- GIVEN INSTRUCTION
Return all of the entries exactly as written.
* BEGIN SUPPLIED INFORMATION *
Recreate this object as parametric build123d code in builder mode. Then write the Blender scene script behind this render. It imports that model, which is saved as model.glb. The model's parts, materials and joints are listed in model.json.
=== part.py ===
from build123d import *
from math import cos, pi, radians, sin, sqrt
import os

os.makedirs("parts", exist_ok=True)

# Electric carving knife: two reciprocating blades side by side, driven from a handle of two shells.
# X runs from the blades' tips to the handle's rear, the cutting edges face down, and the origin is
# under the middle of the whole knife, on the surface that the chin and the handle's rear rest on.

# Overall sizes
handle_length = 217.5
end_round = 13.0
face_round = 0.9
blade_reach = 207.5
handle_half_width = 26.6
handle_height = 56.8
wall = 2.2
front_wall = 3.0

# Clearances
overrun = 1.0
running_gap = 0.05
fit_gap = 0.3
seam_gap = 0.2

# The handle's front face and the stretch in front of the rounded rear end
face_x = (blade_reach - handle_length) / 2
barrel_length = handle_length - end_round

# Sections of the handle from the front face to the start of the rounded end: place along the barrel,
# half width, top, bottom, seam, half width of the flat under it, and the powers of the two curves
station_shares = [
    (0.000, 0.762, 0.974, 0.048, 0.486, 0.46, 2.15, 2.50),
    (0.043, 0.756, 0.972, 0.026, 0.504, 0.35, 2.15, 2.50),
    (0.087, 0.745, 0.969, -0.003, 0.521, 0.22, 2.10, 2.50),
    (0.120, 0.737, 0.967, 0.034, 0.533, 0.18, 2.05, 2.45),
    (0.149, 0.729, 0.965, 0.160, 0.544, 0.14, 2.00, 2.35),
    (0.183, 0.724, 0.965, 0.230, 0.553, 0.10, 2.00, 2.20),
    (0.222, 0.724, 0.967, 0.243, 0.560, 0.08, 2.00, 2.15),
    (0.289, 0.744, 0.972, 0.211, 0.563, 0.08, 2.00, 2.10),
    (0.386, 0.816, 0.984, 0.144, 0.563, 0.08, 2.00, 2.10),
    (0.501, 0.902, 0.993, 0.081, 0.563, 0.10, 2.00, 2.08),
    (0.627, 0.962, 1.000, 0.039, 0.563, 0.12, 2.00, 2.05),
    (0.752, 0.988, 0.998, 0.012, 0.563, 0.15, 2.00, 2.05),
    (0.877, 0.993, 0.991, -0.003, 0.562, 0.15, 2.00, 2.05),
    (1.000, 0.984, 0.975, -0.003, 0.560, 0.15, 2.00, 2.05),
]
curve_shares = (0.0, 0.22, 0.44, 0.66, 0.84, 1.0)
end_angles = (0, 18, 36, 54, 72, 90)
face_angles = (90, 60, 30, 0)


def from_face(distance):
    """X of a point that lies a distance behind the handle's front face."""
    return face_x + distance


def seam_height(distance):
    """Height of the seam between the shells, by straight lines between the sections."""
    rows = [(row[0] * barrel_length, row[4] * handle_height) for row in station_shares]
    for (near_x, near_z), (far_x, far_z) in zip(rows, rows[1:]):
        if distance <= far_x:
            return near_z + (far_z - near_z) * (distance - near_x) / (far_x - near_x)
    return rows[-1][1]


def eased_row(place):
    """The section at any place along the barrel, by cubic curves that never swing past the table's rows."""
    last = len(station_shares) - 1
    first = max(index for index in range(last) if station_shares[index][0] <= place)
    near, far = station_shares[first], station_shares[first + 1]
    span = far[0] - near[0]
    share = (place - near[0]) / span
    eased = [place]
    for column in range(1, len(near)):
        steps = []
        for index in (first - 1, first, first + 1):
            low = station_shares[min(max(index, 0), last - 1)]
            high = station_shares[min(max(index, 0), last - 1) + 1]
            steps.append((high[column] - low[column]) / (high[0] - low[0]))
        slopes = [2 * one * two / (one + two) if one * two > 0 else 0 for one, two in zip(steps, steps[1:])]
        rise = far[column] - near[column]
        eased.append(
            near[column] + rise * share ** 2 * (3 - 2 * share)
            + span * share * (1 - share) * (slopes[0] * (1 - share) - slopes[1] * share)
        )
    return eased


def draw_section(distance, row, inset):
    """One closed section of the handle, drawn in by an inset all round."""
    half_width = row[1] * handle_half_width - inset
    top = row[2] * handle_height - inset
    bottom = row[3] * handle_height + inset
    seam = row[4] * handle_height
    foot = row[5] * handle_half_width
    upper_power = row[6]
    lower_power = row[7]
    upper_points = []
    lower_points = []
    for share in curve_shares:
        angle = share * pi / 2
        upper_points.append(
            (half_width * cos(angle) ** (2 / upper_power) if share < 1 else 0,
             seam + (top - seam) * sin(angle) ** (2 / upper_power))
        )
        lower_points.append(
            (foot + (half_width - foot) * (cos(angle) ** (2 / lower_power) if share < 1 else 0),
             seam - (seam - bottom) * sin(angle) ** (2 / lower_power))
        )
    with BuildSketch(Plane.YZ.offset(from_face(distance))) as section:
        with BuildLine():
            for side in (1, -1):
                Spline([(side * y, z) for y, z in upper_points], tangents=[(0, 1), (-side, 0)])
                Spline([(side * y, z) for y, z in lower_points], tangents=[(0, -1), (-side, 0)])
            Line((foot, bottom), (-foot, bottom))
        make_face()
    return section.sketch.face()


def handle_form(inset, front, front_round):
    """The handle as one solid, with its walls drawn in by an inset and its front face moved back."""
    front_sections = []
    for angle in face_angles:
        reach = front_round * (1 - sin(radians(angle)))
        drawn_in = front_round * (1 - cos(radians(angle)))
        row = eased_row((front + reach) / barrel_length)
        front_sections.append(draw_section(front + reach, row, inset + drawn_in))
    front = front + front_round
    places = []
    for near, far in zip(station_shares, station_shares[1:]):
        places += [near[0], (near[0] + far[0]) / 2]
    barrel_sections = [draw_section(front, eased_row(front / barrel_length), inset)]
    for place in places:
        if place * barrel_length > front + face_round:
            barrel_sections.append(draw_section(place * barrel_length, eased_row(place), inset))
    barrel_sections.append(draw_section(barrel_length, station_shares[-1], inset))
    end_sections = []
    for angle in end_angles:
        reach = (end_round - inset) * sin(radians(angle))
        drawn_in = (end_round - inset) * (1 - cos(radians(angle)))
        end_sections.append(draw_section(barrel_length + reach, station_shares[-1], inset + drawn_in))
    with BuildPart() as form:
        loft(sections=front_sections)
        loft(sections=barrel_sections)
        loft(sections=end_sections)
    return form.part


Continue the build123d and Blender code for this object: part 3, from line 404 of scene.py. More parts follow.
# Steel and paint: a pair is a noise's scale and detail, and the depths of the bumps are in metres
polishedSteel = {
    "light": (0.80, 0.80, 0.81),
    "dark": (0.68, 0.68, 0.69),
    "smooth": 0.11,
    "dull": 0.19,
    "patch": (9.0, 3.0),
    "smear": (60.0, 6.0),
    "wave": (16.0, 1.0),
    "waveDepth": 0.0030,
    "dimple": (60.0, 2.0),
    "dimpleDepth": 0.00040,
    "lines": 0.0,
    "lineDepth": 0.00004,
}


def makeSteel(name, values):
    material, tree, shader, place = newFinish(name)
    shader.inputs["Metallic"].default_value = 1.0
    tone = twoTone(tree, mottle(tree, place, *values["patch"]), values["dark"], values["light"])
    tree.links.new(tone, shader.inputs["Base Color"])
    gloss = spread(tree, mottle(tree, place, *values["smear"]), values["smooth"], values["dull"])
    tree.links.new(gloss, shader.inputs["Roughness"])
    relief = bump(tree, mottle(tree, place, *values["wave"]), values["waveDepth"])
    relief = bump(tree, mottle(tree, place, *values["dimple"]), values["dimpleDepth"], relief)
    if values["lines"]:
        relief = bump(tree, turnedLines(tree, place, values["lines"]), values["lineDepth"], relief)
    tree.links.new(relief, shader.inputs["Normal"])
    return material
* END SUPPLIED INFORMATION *
- IN RESPONSE
Recreate this object as parametric build123d code in builder mode. Then write the Blender scene script behind this render. It imports that model, which is saved as model.glb. The model's parts, materials and joints are listed in model.json.
=== part.py ===
from build123d import *
from math import cos, pi, radians, sin, sqrt
import os

os.makedirs("parts", exist_ok=True)

# Electric carving knife: two reciprocating blades side by side, driven from a handle of two shells.
# X runs from the blades' tips to the handle's rear, the cutting edges face down, and the origin is
# under the middle of the whole knife, on the surface that the chin and the handle's rear rest on.

# Overall sizes
handle_length = 217.5
end_round = 13.0
face_round = 0.9
blade_reach = 207.5
handle_half_width = 26.6
handle_height = 56.8
wall = 2.2
front_wall = 3.0

# Clearances
overrun = 1.0
running_gap = 0.05
fit_gap = 0.3
seam_gap = 0.2

# The handle's front face and the stretch in front of the rounded rear end
face_x = (blade_reach - handle_length) / 2
barrel_length = handle_length - end_round

# Sections of the handle from the front face to the start of the rounded end: place along the barrel,
# half width, top, bottom, seam, half width of the flat under it, and the powers of the two curves
station_shares = [
    (0.000, 0.762, 0.974, 0.048, 0.486, 0.46, 2.15, 2.50),
    (0.043, 0.756, 0.972, 0.026, 0.504, 0.35, 2.15, 2.50),
    (0.087, 0.745, 0.969, -0.003, 0.521, 0.22, 2.10, 2.50),
    (0.120, 0.737, 0.967, 0.034, 0.533, 0.18, 2.05, 2.45),
    (0.149, 0.729, 0.965, 0.160, 0.544, 0.14, 2.00, 2.35),
    (0.183, 0.724, 0.965, 0.230, 0.553, 0.10, 2.00, 2.20),
    (0.222, 0.724, 0.967, 0.243, 0.560, 0.08, 2.00, 2.15),
    (0.289, 0.744, 0.972, 0.211, 0.563, 0.08, 2.00, 2.10),
    (0.386, 0.816, 0.984, 0.144, 0.563, 0.08, 2.00, 2.10),
    (0.501, 0.902, 0.993, 0.081, 0.563, 0.10, 2.00, 2.08),
    (0.627, 0.962, 1.000, 0.039, 0.563, 0.12, 2.00, 2.05),
    (0.752, 0.988, 0.998, 0.012, 0.563, 0.15, 2.00, 2.05),
    (0.877, 0.993, 0.991, -0.003, 0.562, 0.15, 2.00, 2.05),
    (1.000, 0.984, 0.975, -0.003, 0.560, 0.15, 2.00, 2.05),
]
curve_shares = (0.0, 0.22, 0.44, 0.66, 0.84, 1.0)
end_angles = (0, 18, 36, 54, 72, 90)
face_angles = (90, 60, 30, 0)


def from_face(distance):
    """X of a point that lies a distance behind the handle's front face."""
    return face_x + distance


def seam_height(distance):
    """Height of the seam between the shells, by straight lines between the sections."""
    rows = [(row[0] * barrel_length, row[4] * handle_height) for row in station_shares]
    for (near_x, near_z), (far_x, far_z) in zip(rows, rows[1:]):
        if distance <= far_x:
            return near_z + (far_z - near_z) * (distance - near_x) / (far_x - near_x)
    return rows[-1][1]


def eased_row(place):
    """The section at any place along the barrel, by cubic curves that never swing past the table's rows."""
    last = len(station_shares) - 1
    first = max(index for index in range(last) if station_shares[index][0] <= place)
    near, far = station_shares[first], station_shares[first + 1]
    span = far[0] - near[0]
    share = (place - near[0]) / span
    eased = [place]
    for column in range(1, len(near)):
        steps = []
        for index in (first - 1, first, first + 1):
            low = station_shares[min(max(index, 0), last - 1)]
            high = station_shares[min(max(index, 0), last - 1) + 1]
            steps.append((high[column] - low[column]) / (high[0] - low[0]))
        slopes = [2 * one * two / (one + two) if one * two > 0 else 0 for one, two in zip(steps, steps[1:])]
        rise = far[column] - near[column]
        eased.append(
            near[column] + rise * share ** 2 * (3 - 2 * share)
            + span * share * (1 - share) * (slopes[0] * (1 - share) - slopes[1] * share)
        )
    return eased


def draw_section(distance, row, inset):
    """One closed section of the handle, drawn in by an inset all round."""
    half_width = row[1] * handle_half_width - inset
    top = row[2] * handle_height - inset
    bottom = row[3] * handle_height + inset
    seam = row[4] * handle_height
    foot = row[5] * handle_half_width
    upper_power = row[6]
    lower_power = row[7]
    upper_points = []
    lower_points = []
    for share in curve_shares:
        angle = share * pi / 2
        upper_points.append(
            (half_width * cos(angle) ** (2 / upper_power) if share < 1 else 0,
             seam + (top - seam) * sin(angle) ** (2 / upper_power))
        )
        lower_points.append(
            (foot + (half_width - foot) * (cos(angle) ** (2 / lower_power) if share < 1 else 0),
             seam - (seam - bottom) * sin(angle) ** (2 / lower_power))
        )
    with BuildSketch(Plane.YZ.offset(from_face(distance))) as section:
        with BuildLine():
            for side in (1, -1):
                Spline([(side * y, z) for y, z in upper_points], tangents=[(0, 1), (-side, 0)])
                Spline([(side * y, z) for y, z in lower_points], tangents=[(0, -1), (-side, 0)])
            Line((foot, bottom), (-foot, bottom))
        make_face()
    return section.sketch.face()


def handle_form(inset, front, front_round):
    """The handle as one solid, with its walls drawn in by an inset and its front face moved back."""
    front_sections = []
    for angle in face_angles:
        reach = front_round * (1 - sin(radians(angle)))
        drawn_in = front_round * (1 - cos(radians(angle)))
        row = eased_row((front + reach) / barrel_length)
        front_sections.append(draw_section(front + reach, row, inset + drawn_in))
    front = front + front_round
    places = []
    for near, far in zip(station_shares, station_shares[1:]):
        places += [near[0], (near[0] + far[0]) / 2]
    barrel_sections = [draw_section(front, eased_row(front / barrel_length), inset)]
    for place in places:
        if place * barrel_length > front + face_round:
            barrel_sections.append(draw_section(place * barrel_length, eased_row(place), inset))
    barrel_sections.append(draw_section(barrel_length, station_shares[-1], inset))
    end_sections = []
    for angle in end_angles:
        reach = (end_round - inset) * sin(radians(angle))
        drawn_in = (end_round - inset) * (1 - cos(radians(angle)))
        end_sections.append(draw_section(barrel_length + reach, station_shares[-1], inset + drawn_in))
    with BuildPart() as form:
        loft(sections=front_sections)
        loft(sections=barrel_sections)
        loft(sections=end_sections)
    return form.part


Continue the build123d and Blender code for this object: part 3, from line 404 of scene.py. More parts follow.
# Steel and paint: a pair is a noise's scale and detail, and the depths of the bumps are in metres
polishedSteel = {
    "light": (0.80, 0.80, 0.81),
    "dark": (0.68, 0.68, 0.69),
    "smooth": 0.11,
    "dull": 0.19,
    "patch": (9.0, 3.0),
    "smear": (60.0, 6.0),
    "wave": (16.0, 1.0),
    "waveDepth": 0.0030,
    "dimple": (60.0, 2.0),
    "dimpleDepth": 0.00040,
    "lines": 0.0,
    "lineDepth": 0.00004,
}


def makeSteel(name, values):
    material, tree, shader, place = newFinish(name)
    shader.inputs["Metallic"].default_value = 1.0
    tone = twoTone(tree, mottle(tree, place, *values["patch"]), values["dark"], values["light"])
    tree.links.new(tone, shader.inputs["Base Color"])
    gloss = spread(tree, mottle(tree, place, *values["smear"]), values["smooth"], values["dull"])
    tree.links.new(gloss, shader.inputs["Roughness"])
    relief = bump(tree, mottle(tree, place, *values["wave"]), values["waveDepth"])
    relief = bump(tree, mottle(tree, place, *values["dimple"]), values["dimpleDepth"], relief)
    if values["lines"]:
        relief = bump(tree, turnedLines(tree, place, values["lines"]), values["lineDepth"], relief)
    tree.links.new(relief, shader.inputs["Normal"])
    return material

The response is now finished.